In a foreword to the White Paper, May said: “This approach will provide maximum certainty as we leave the EU.

“The same rules and laws will apply on the day after exit as on the day before. It will then be for democratically elected representatives in the UK to decide on any changes to that law, after full scrutiny and proper debate.”

Davis said there would be no overnight changes to workers’ rights currently enshrined in EU laws.

He said: “The Great Repeal Bill will convert EU law as it applies in the UK into domestic law on the day we leave – so that wherever practical and sensible, the same laws and rules will apply immediately before and immediately after our departure.

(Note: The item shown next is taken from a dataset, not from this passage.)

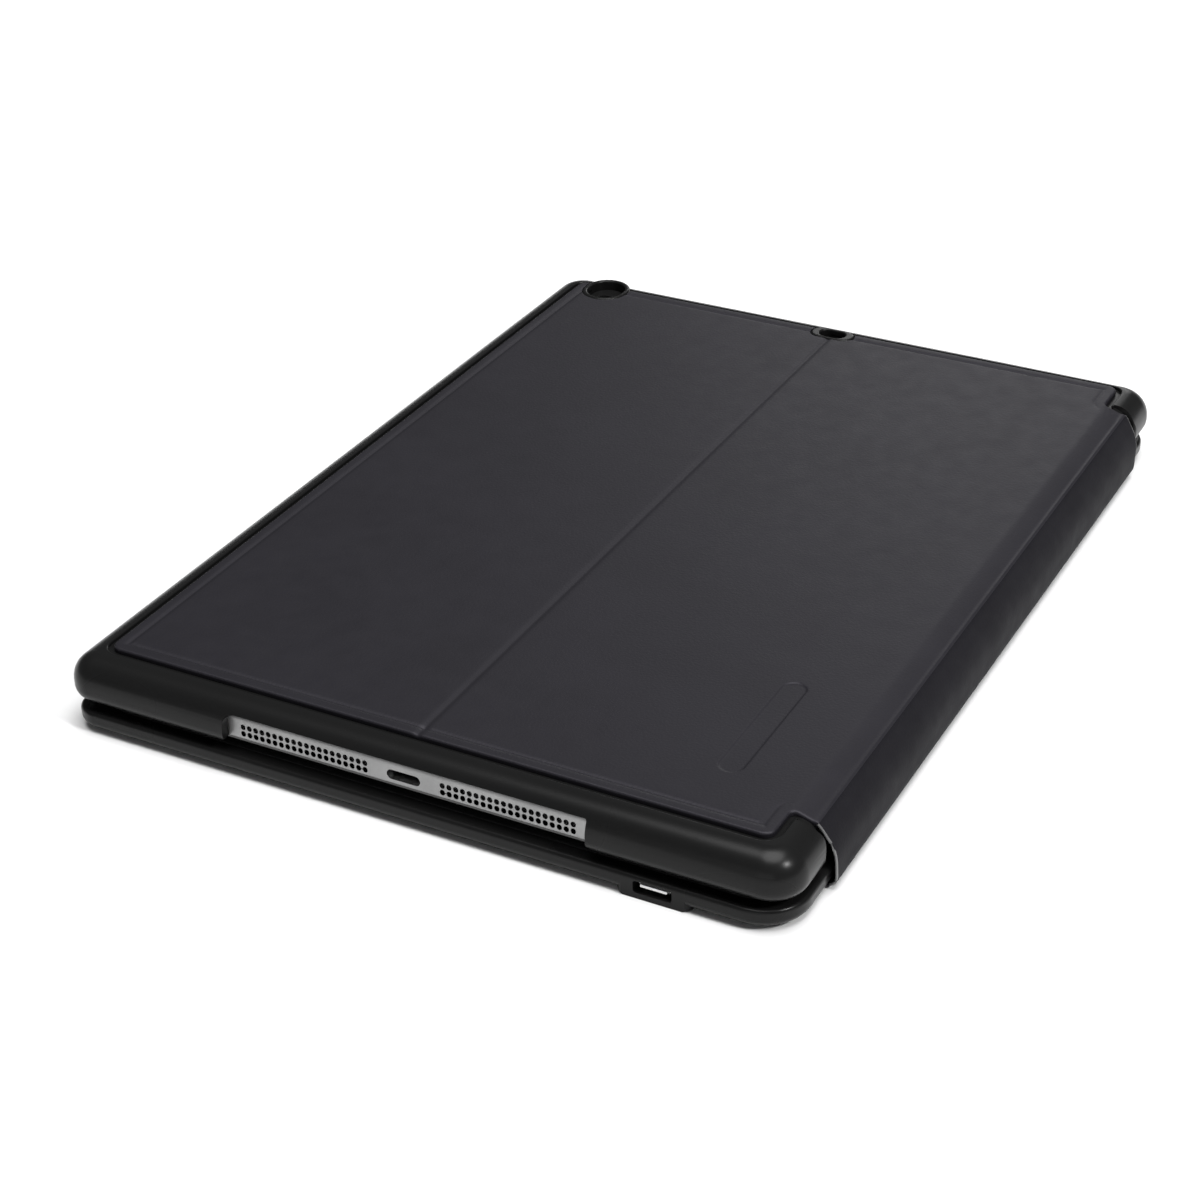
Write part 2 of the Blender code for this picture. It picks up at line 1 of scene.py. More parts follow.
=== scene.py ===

“It is not a vehicle for policy changes – but it will give the Government the necessary power to correct or remove the laws that would otherwise not function properly once we have left the EU.”

According to the Commons Library, unravelling EU law will be “one of the largest legislative projects ever undertaken in the UK”.

The Government said that there would be no jurisdiction for the European Court of Justice (ECJ) once the UK has formally left the EU. However, the White Paper acknowledges that ECJ decisions up to the date of leaving will have a bearing over our legislative framework, and that this should remain the case.

It points out that where workers’ rights have been extended by ECJ judgments, those rights will continue to be protected in the UK once we have left the EU.

It added: “In a number of areas, UK employment law already goes further than the minimum standards set out in EU legislation, and this Government will continue to protect and enhance the rights people have at work.

“Furthermore, all the protections covered in the Equality Act 2006, the Equality Act 2010 and equivalent legislation in Northern Ireland will continue to apply once the UK has left the EU.

“This approach will give certainty to service providers and users, as well as employees and employers, creating stability in which the UK can grow and thrive.”

However, Labour MP and shadow Brexit secretary Keir Starmer called for more reassurance that individuals’ rights and protections would not be watered down through new parliamentary powers.

He said: “Basic rights and protections should be set down through primary legislation. We must resist the temptation to water these down.”

Davis later added that the Government will not be publishing a draft Great Repeal Bill, as it would with typical legislation. Instead, he said, it would take on board points made during a consultation on the White Paper.